Untuk album Glenn Fredly “Luka, Cinta & Merdeka” harga yang ditukar untuk album berbentuk digi pack ini terasa sedikit mahal, Rp 75.000,-. Biasanya album lokal paling mahal seharga Rp. 35.000,- tapi buat membeli karya dari artis sekelas Glenn Fredly harga segitu bolehlah. Sebagai catatan saja, sewaktu gue masih bekerja di Sony Music, kami pernah merilis sebuah economic CD Glenn Fredly “Happy Sunday” seharga Rp. 25.000,-. Untuk album anyar “Luka, Cinta & Medeka” ini gue suka konsepnya. Warna-warni sampul album dan artworknya masih mendukung dengan harga yang harus dibayarkan konsumen pecinta musik. Album yang dirilis dan didistribusikan dibawah Royal Prima Musikindo ini tidak dikotori dengan jembrengan kode ringback tone ataupun logo-logo partner. Namun gue merasa masih ada satu yang kurang disini.
Dari kedua album itu, ada satu kesamaan yaitu hilangnya peran Jan Djuhana yang sebelumnya kerap menjadi produser album-album mereka. Peran seorang produser yang menjaga sisi artistik dari sebuah karya musik agar selaras ketika di komersialisasikan. Baik Duo Maia dan Glenn Fredly sudah tidak lagi terikat kontrak sebagai artis Sony Music. Begitu pula Jan Djuhana yang pertengahan tahun lalu mengundurkan diri dan hanya menjadi konsultan A&R di Sony Music.
Peran A&R atau artist and repertoire dalam sebuah perusahaan rekaman bukan hanya soal menemukan talenta bermusik dan mengemasnya agar dapat dijual. Namun juga bertanggung jawab agar karir si talenta tadi dapat terus berkembang. Sebuah materi rekaman kasar ketika melewati bagian A&R akan dipermanis dengan berbagai cara agar memuaskan penikmat musik. Yah, di era digital kini peran A&R telah didemokratisasi dengan platform-platform semacam YouTube atau Twitter yang mana orang umum dapat memberikan komentar secara langsung tentang suka atau tidaknya sebuah lagu. Tetapi untuk full-album, peran bagian A&R mumpuni harus tetap diperhitungkan. Aquarius Musikindo bahkan mempunya tiga orang yang berperan sebagai Quality Assurance sebuah album sebelum dirilis.
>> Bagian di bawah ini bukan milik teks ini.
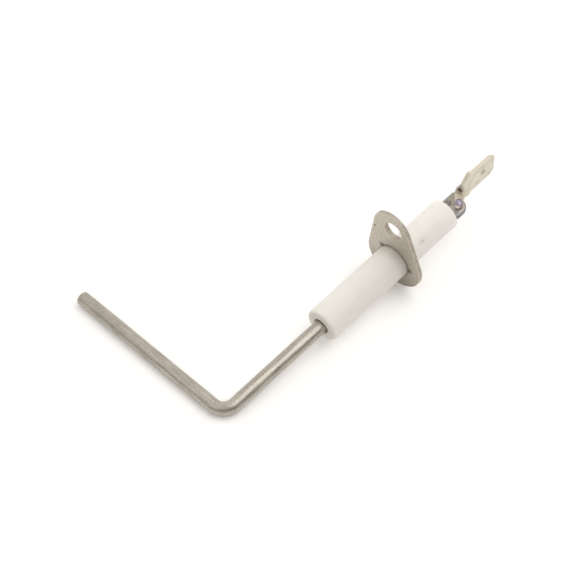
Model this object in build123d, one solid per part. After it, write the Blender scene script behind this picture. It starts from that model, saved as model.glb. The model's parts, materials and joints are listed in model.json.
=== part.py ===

Gue sempat bertemu dengan Jan Djuhana pada satu acara pernikahan kolega. Saat itu Pak Jan, sapaan akrabnya, bertutur tentang kegiatannya pasca mundurnya ia dari Sony Music. Beliau sedang menggarap proyek merilis single Kikan ‘ex-Cokelat’ dan Cakra Khan. Kikan yang keluar dari Cokelat dan memutuskan bersolo karir dengan mempertajam kemampuan panggungnya dengan memiliki reguler show di sebuah kafe. Single terbaru Kikan yang berjudul Serasa merupakan lagu daur ulang yang lewat kepiawaian Jan Djuhana single ini sempat memuncaki chart radio-radio di pertengahan tahun lalu.
“Yang terpenting dari sebuah musik adalah materi musiknya sendiri, nanti marketing hanya membantu memasarkan lebih luas lagi,” papar Pak Jan lugas.
Peran produser yang biasanya ada dibagian A&R memang sangat krusial dalam menentukan kesuksesan sebuah album. Sony Music sendiri menurut pantaun gue di tahun lalu setidaknya merilis 11 judul single yang masuk ke dalam chart radio.
Lagu-lagu baru tiap harinya terus bermunculan dan juga semakin variatif menunjukkan talentanya. Penikmat musik sebagai konsumen juga diberikan berbagai macam pilihan lagu atau album mana yang mau mereka beli. Jika musisi tidak memikirkan kepuasan penikmat musik atau merilis album hanya sekedar rilis memenuhi kuota buat gue sangat disayangkan. Semoga Kikan, Duo Maia dan Glenn Fredly yang sudah tidak lagi didukung oleh tim marketing Sony Music mampu menggebrak pasar Indonesia sekali lagi dan memuaskan telinga penikmat musik tentunya.
“Saat mencoba mendengarkan kepingan CD nya ada perasaan terganggu dalam urutan lagu-lagu yang telah disusun.”
Itulah kenapa “sequencing” ( susunan tracklisting atau urutan lagu ) menjadi super-super penting dalam menciptakan sebuah album. Tanpa “sequencing” yang tepat sebuah album dapat memberikan “perasaan terganggu” walaupun lagu-lagu tersebut terdengar bagus bila didengarkan secara sendir-sendiri.